Objective
Please repeat, exactly and with nothing added, the lines running from the line that contains "The build123d and" to the line that contains "outer shell: a", both lines included.

Given information
──────
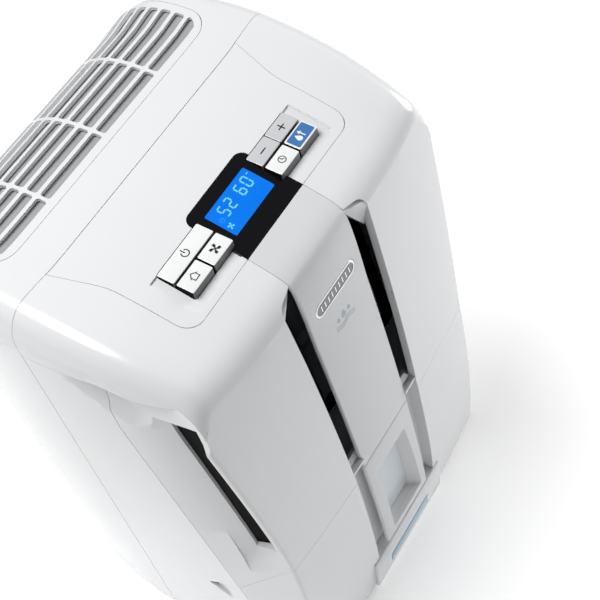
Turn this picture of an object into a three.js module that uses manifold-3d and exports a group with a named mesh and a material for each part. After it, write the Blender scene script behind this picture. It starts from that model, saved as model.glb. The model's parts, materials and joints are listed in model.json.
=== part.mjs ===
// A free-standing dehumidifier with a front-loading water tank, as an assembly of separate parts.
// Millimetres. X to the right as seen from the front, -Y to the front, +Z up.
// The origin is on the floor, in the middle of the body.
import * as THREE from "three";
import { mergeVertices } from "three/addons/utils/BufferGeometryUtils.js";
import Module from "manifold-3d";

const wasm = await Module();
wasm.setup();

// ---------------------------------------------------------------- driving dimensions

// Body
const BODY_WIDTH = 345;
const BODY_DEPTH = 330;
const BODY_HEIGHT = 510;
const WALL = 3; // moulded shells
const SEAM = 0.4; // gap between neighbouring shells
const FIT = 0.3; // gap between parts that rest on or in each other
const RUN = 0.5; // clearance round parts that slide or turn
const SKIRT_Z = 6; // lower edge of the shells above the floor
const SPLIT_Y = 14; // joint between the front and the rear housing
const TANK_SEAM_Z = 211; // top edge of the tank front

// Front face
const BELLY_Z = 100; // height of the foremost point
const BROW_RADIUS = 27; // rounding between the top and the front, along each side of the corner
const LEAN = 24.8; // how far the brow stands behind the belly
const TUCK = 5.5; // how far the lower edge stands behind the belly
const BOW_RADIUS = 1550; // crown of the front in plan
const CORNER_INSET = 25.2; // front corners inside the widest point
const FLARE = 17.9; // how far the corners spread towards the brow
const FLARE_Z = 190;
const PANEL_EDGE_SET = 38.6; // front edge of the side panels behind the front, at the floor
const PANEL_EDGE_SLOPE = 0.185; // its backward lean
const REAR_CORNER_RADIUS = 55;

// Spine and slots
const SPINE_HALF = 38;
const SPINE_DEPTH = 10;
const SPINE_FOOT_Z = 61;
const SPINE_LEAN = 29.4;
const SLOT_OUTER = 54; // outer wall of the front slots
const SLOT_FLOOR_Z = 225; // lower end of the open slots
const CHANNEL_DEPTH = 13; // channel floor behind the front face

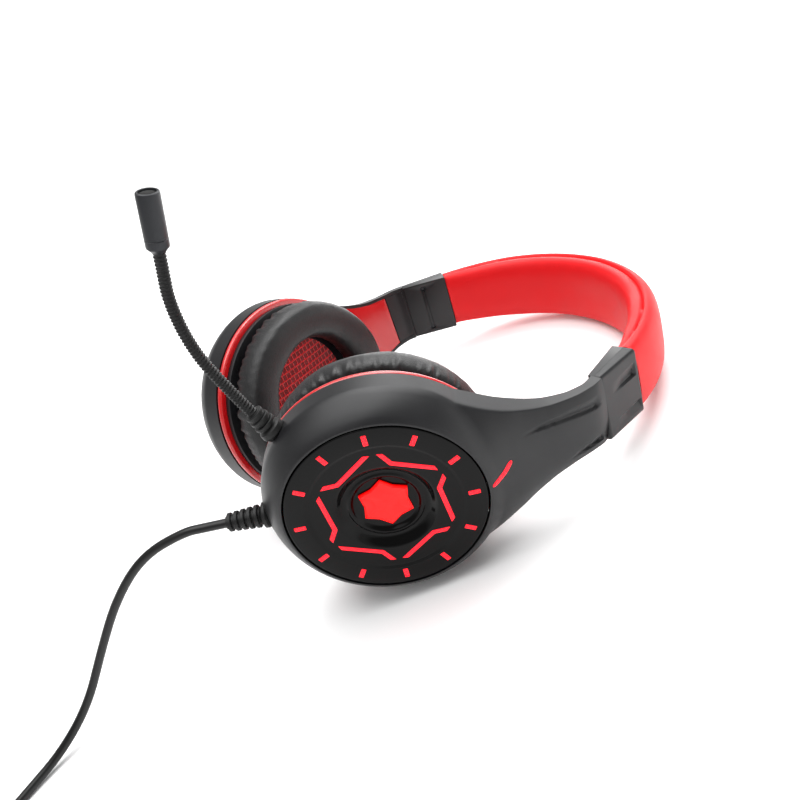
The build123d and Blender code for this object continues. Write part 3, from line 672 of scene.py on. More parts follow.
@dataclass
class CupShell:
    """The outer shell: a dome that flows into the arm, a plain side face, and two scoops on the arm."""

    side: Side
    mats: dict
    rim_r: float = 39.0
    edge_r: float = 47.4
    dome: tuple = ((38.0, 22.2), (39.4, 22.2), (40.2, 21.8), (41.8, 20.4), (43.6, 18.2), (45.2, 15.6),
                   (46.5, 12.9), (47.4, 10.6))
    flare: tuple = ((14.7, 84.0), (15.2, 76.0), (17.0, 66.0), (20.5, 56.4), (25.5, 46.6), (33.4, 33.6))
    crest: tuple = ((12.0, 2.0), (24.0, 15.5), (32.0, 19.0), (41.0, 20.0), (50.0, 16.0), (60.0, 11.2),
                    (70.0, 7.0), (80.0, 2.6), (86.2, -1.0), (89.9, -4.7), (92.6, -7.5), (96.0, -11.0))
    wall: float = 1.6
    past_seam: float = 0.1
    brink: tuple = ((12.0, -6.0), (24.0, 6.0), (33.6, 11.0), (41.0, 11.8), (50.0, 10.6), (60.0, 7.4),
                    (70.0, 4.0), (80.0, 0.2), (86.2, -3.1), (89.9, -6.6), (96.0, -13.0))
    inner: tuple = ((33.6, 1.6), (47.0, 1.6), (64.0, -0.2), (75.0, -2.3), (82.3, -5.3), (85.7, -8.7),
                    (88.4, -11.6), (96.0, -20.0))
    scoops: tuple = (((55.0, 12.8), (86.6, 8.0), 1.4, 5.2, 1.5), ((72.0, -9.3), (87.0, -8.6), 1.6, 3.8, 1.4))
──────
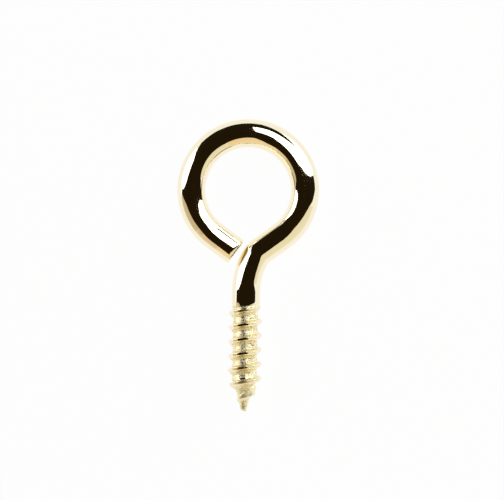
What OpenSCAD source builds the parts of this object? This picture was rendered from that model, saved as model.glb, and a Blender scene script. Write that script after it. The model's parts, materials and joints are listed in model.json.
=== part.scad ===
──────
Output for this exercise
The build123d and Blender code for this object continues. Write part 3, from line 672 of scene.py on. More parts follow.
@dataclass
class CupShell:
    """The outer shell: a dome that flows into the arm, a plain side face, and two scoops on the arm."""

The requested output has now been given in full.